Proponents of this approach claim that by using DPI (deep packet inspection) equipment they can straightforwardly extract a summary listing of what is in someone’s mailbox – these are fixed format strings that are easy to locate on the page – whenever the user is looking at the relevant page. The content of the email would not be captured by this method – that would be “interception” and require special warrants – but the metadata created would be equivalent to what a UK-based provider is already required to keep.
It remains unclear how cost effective this DPI approach will be – as traffic levels increase, ever more DPI equipment would be needed. As a technique it is completely stymied by the use of web page encryption (which turns the traffic on the wire into incomprehensible blobs of data) and would doubtless be very fragile in that minor changes to the email website would require the data extraction code to be recast. The system could never be capable of handling more than a handful of foreign websites at any one time and operational security considerations make it unlikely that details about the currently targeted sites could be shared with the junior police officers who might to use the data for their investigations – i.e. it’s hard to see how this sort of data could ever be used for anything outside the national security ambit.
There is, of course, all sorts of other surveillance-relevant information available on the Internet freely available that anyone can access. The police call this “open source” data and it includes Facebook pages, Twitter feeds, postings on public web forums and so forth. Should any of this information be of interest, then the police will generally wish to ascertain who has posted it. The owner of the relevant website will, upon receipt of a properly formed request, be able to supply the “IP address” of the poster.
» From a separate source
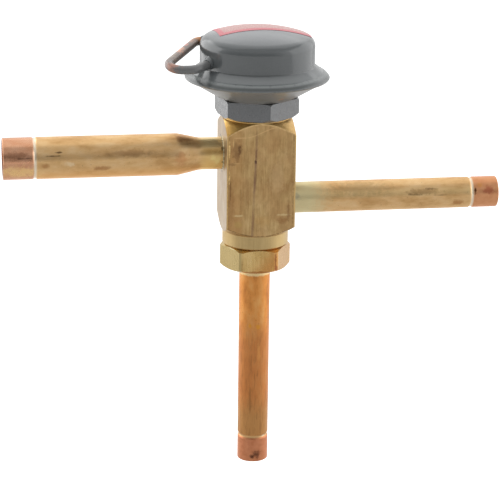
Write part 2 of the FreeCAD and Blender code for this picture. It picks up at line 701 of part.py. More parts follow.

Police will also be told the IP addresses of computers used in hacking attacks and other bad events. The ability to determine which user’s account was associated with a particular IP address at a particular time is called “traceability”.
Computers connected to the Internet are given a unique “IP address” and data packets are routed towards this IP address, so where there is direct two way communication it cannot be forged. The IP addresses are allocated to ISPs in contiguous blocks, so if it is necessary to determine “who did that?” then public records can be interrogated to determine which ISP was providing Internet service, and they can then consult their records to determine which customer was allocated the particular IP address at the relevant time. That information does not of course indicate whose fingers were on the keyboard, but it will clearly indicate where to look next, or whose door to break down.
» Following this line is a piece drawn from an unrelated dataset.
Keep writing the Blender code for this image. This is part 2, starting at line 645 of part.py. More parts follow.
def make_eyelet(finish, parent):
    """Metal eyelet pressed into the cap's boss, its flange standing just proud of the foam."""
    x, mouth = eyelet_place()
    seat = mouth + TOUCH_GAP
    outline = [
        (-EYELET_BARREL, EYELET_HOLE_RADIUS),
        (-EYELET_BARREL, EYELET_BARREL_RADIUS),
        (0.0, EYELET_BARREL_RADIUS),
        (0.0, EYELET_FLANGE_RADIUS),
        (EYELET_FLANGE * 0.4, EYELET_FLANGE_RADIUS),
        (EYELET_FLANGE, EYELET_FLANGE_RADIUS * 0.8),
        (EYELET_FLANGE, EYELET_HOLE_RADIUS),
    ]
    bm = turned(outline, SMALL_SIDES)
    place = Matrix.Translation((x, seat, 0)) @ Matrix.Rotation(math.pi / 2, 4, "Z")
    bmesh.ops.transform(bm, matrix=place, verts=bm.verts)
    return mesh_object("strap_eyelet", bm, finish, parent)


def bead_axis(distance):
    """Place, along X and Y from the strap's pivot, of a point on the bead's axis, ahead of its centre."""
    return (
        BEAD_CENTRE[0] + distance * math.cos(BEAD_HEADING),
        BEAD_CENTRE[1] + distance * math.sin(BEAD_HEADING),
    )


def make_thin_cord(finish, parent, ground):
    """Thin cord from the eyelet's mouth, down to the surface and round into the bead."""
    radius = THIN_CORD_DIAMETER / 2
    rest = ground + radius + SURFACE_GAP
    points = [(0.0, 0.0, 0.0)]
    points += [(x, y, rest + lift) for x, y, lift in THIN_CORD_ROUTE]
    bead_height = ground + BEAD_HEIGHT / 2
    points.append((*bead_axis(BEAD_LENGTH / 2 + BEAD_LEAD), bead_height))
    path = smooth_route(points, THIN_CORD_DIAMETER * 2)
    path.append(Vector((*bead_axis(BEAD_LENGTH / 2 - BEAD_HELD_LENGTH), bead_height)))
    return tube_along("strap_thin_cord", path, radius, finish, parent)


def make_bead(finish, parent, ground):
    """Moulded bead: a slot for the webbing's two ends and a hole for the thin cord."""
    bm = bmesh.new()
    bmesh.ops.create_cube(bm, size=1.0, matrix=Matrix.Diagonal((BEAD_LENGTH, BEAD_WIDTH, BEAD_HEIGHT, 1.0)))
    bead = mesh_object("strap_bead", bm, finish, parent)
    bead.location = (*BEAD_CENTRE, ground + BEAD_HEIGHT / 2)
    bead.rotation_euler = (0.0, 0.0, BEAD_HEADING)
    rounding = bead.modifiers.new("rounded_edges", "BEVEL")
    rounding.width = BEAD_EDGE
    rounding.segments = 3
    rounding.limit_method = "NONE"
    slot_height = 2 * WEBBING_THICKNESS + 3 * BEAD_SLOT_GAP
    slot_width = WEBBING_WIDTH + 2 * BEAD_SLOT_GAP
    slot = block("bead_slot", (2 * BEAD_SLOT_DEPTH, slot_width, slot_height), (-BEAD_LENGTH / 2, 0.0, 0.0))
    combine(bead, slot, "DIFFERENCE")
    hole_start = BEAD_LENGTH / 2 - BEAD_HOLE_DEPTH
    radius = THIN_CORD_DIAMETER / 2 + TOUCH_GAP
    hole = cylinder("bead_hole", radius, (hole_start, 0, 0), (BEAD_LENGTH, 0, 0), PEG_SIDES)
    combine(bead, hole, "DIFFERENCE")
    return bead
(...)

This precise mapping of IP address to customer account is problematic for Internet access from smartphones – there are not enough spare IP addresses for every phone to get a unique allocation. Instead, phones share IP addresses in a very dynamic manner and although the mobile phone provider could record the detail of these allocations, at present they often fail to do so. Addressing this “traceability hole” is one of the key aims of current Home Office policies, although they’ve been rather coy about saying so, in the hope that criminals will not exploit the weakness.
So far, all of the surveillance and tracking systems have been considered in isolation, but this is about to change in a major way. One of the provisions of the draft Communications Data Bill is the creation of a data correlation system dubbed a “Filter”. This system will combine enormous amounts of data from different systems, hoping to identify activity that would not have been apparent within a single system.
It is fundamentally inherent to this proposal that Filter data should be collected on everyone’s activity and that this data should be made available en masse from the private companies, the ISPs and telephone companies that provide services, to government systems for the correlation processing. The data won’t necessarily be physically combined on a single system (in fact it would be poor engineering to do this) but it will be logically combined. The original collectors of the data will not have any knowledge of what it is being used for, or possibly even how much data is being processed, so there will be no opportunity for whistle-blowing should excesses occur.
This integrated processing promises to make it much harder for criminals to communicate over a diversity of systems and thereby avoid being tracked – records of phone calls, emails and tweets could be easily combined. But the system’s capabilities go much further than that and the type of “big data” system envisaged will be capable of complex data mining tasks. To take a fictional example from Charlie Brooker’s “National Anthem”, the source of a YouTube upload could be identified by the uniqueness of its size and timing; or, closer to real life, the source of an embarrassing leak could be identified by cross-correlating records to pick out exactly who in Whitehall sent out an email whose reception by a journalist triggered an immediate call to the relevant newspaper editor.
The trade-off for these new insights into criminal activity is that more information must be automatically collected about everyone (“just in case”), it must be stored for long periods, measured in years, and it must be handed over to the government operated filter for processing with the inherent assumption that the processing will be necessary, proportionate and authorised. There is tremendous scope for misusing such a system; a police state would relish the opportunity of correlating data on everyone out on the streets for a demonstration, everyone gathering in groups behind closed doors – or just collating a list of everyone who passed on an email containing a subversive joke. The complexity and secrecy of the proposed “Filter” system will make it extremely challenging to ensure that misuse, or just simple “mission creep”, does not occur.